De même qu'à la production idéologique de la pauvreté méritée, le sarkozysme a de longtemps travaillé à la production idéologique de la compulsion sécuritaire et cela à partir d'une double représentation des classes populaires. D'une part des dominés qui ne doivent leur subordination qu'à une incapacité native telle qu'il est nécessaire de les dresser et les moraliser, ce fut le RSA ; d'autre part des dominés éventuels rebelles à une sujétion présentée comme inévitable et bienfaitrice, il faut en prévenir les révoltes contre l'ordre social en les criminalisant ou au moins en désamorcer les manifestations, ce fut la construction du « sentiment d'insécurité ». Bien entendu, la doxa sécuritaire se présentera sous les évidences du sens commun, c'est en ne prétendant rien de plus que de rendre manifeste ce qui est qu'elle fait être ce qu'elle dit qui est (Luc Boltanski).

Dans les termes du philosophe André Tosel, la « désémancipation sociale » provoquée par la destruction de l'Etat social sera complétée par une « guerre civile préventive » délibérée où l'administration de la nation se réduit peu à peu à un Etat pénal exacerbant le contrôle social et la surveillance des populations. On sait que Sarkozy n'aura pas hésité à utiliser les plus infâmes diversions pour mettre en place ce qui n'est pas une « dérive » sécuritaire mais une stratégie préméditée. L'instauration d'une véritable xénophobie d'Etat (Jacques Rancière) aura conduit aux expulsions arbitraires, à l'inhumanité de la chasse aux sans papiers, aux Roms... Ce fut la lamentable opération « identité nationale » dont le philosophe Michel Serres a pu dire qu'elle était à la fois une erreur de logique (l'appartenance n'est pas l'identité) et un crime politique.

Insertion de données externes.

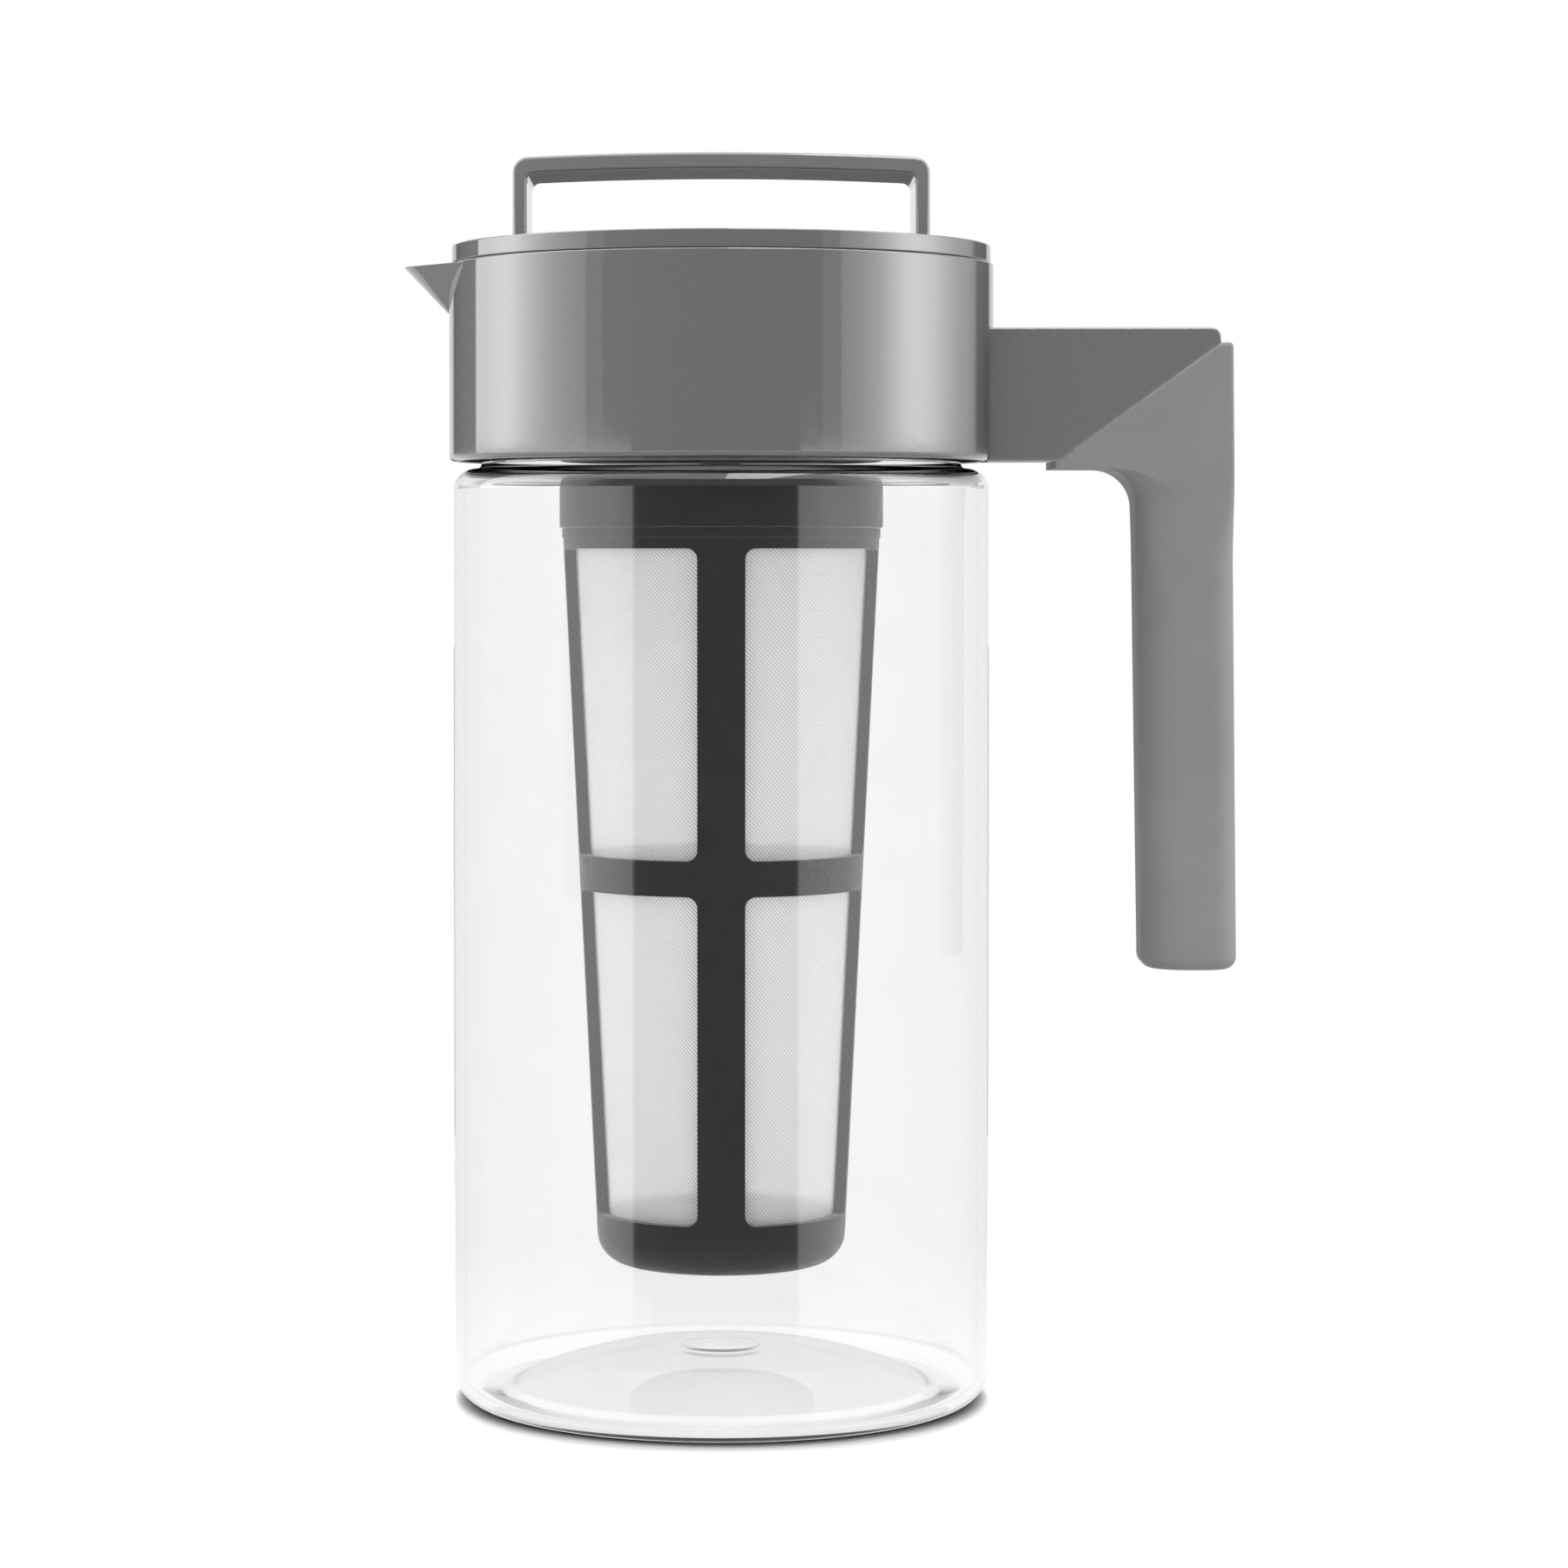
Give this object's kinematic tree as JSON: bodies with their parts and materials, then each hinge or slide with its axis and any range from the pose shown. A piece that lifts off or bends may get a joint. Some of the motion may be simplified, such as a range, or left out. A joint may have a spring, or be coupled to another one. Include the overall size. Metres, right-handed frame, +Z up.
{
  "type": "cold brew coffee maker",
  "caption": "Clear pitcher with a grey spouted collar, side handle and round lid with a bail, brewing coffee in a dark tapered mesh infuser hung inside.",
  "frame": {"origin": "centre of the bounding box's bottom face, on the surface the jar stands on; the jar's own axis is at x = -0.02245 m", "axes": "+Z up along the jar's axis, +X towards the side handle, -X towards the spout, +Y to the back of the pictured side"},
  "size_m": [0.1869, 0.122, 0.2786],
  "materials": {
    "clear_plastic": "clear, glossy moulded copolyester",
    "grey_plastic": "glossy moulded grey plastic",
    "soft_grip": "matte soft-touch over-moulding",
    "dark_plastic": "satin dark moulded plastic",
    "fine_mesh": "fine translucent woven filter mesh",
    "silicone": "satin translucent silicone"
  },
  "bodies": {
    "pitcher": {"jar_base": "clear_plastic", "jar_side": "clear_plastic", "jar_neck": "clear_plastic", "collar": "grey_plastic", "neck_ring": "grey_plastic", "neck_gasket": "silicone", "handle_core": "grey_plastic", "handle_grip": "soft_grip"},
    "seal": {"lid_seal": "silicone"},
    "lid": {"lid_cap": "grey_plastic", "lid_handle": "grey_plastic", "lid_plug": "grey_plastic"},
    "sleeve": {"infuser_mesh": "fine_mesh"},
    "infuser": {"infuser_ring": "dark_plastic", "infuser_frame": "dark_plastic"}
  },
  "joints": [
    {"name": "lid_lift", "type": "slide", "parent": "pitcher", "child": "seal", "axis": [0, 0, 1], "range_m": [0, 0.25]},
    {"name": "lid_turn", "type": "hinge", "parent": "seal", "child": "lid", "pos_m": [-0.02245, 0, 0.2436], "axis": [0, 0, 1], "range_deg": [0, 90]},
    {"name": "infuser_pull", "type": "slide", "parent": "lid", "child": "sleeve", "axis": [0, 0, -1], "range_m": [0, 0.018]},
    {"name": "infuser_twist", "type": "hinge", "parent": "sleeve", "child": "infuser", "pos_m": [-0.02245, 0, 0.2], "axis": [0, 0, 1], "range_deg": [-90, 0]}
  ]
}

La « violence des jeunes dans les écoles et les quartiers » est désormais considérée comme un fait qui ne se discute pas : comme si le vrai problème de l'école était l'éventuelle présence d'un couteau dans un cartable et non la violence symbolique permanente qu'est l'échec programmé des enfants des classes populaires et qui peut les conduire à un ressentiment somme toute légitime... La stigmatisation des (éternels) immigrés des banlieues surfe sur une islamophobie bricolée à partir d'une laïcité que l'on bafoue par ailleurs en pérorant devant le pape. Le racisme d'Etat est une tradition républicaine dont la fonction a été de légitimer la colonisation. La colonisation active a disparu mais, par un effet d'hysteresis, les dispositions racistes qu'elle a induite continuent d'imprégner la mentalité d'une large partie de nos contemporains, suscitant cette haine entre pauvres qui est l'arme principale de Sarkozy dans la perpétuation du « sentiment d'insécurité ».